I remind myself of a pineapple.

Huh?

Prior to becoming a believer, like a pineapple in a field one would never realize that anything good resided inside my tough exterior or shell. And in fact it was dangerous and disgusting to be around me, and most wouldn’t have bothered.

For some strange reason God loved me in spite of my vile nature, and decided to transform my life. I’ve often said that Jesus doesn’t see us as we “are” rather how we could “be” with His help. In my case I’m glad He made the effort.

It has a long process and is still occurring. Progress has been made in that I quit drugging & drinking, fighting, smoking cigarettes, chasing loose women, being a criminal, and even began making some progress towards eliminating coarse and vulgar language from my vocabulary.

Amazingly these days I even find myself being nice on occasion, and after many years of being antisocial and a loner, I’ve actually developed quite a large number of folks who consider me to be their friend.

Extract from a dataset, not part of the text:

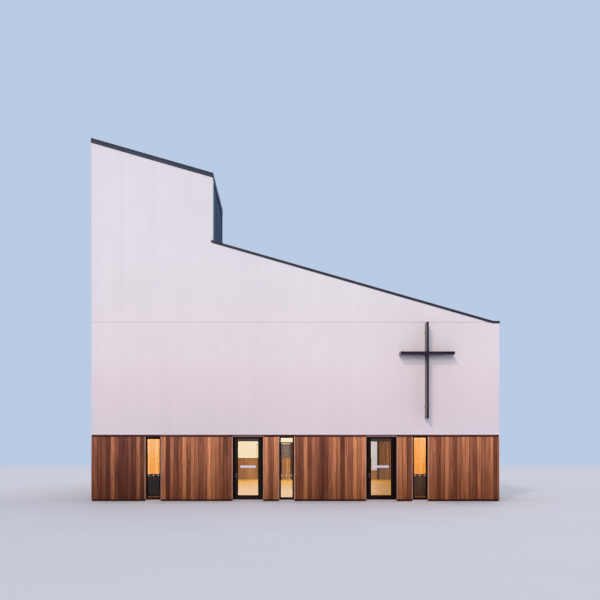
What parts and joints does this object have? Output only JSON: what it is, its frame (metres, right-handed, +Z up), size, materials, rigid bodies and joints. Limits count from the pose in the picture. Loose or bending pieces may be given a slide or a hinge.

So God plucked me out of the field, chopped off those dangerous pointed stiletto leaves, and then started removing that hard protective shell (rind). It was an arduous task, but progress has been made and as He peeled away that tough exterior, remarkably some fruit began to appear.

So the other night I nagged my wife and mentioned that I wish she would make a nice peach cobbler like she used to make when we were younger. The next night she smiled and revealed a huge portion of warm peach cobbler with two scoops of ice cream atop.

Oh yeah! Yummy!

As she looked on I took a big bite, and I bit into the worst tasting cobbler I’ve ever put in my mouth.

Hmmm . . . What to do? If I spit it out, I would hurt her feelings. If I ate it and tried to smile, I might vomit all over the kitchen floor. So the question was: Do I spit, smile or vomit? She was standing there smiling, obviously proud of her handiwork and nice gesture, and looking at me expectantly.

The decision was made I devoured it in three huge bites; (force swallowed it which reduced the time spent in my mouth tasting it). I very nearly gagged as I choked it down. I thanked her, gave her a big hug, and told her it was simply dee-licious! She was proud of herself and beamed as I told her I appreciated her remembering me.

The next day she was getting ready to cook something and grabbed the bag of what she thought was flour only to discover it was corn meal. She realized that she had used corn meal instead of flour in the cobbler. She came to me and was laughing as she told me what had happened and asked if I didn’t notice a difference.

I said, “Well YEAH, but I didn’t want to hurt your feelings”.

Awwww . . .

I suppose that I’m not like a pineapple after all. Pineapples do not continue to ripen once they are picked. The more Christians hear the word of God the more they ripen and the better the fruit they produce. Being nice was never in my nature, but God is all about being nice and personifies love.

Don’t be an old prickly pineapple – Encourage someone by being nice to them today, (even if you feel like vomiting).

Romans 7:15

I don’t really understand myself, for I want to do what is right, but I don’t do it. Instead, I do what I hate.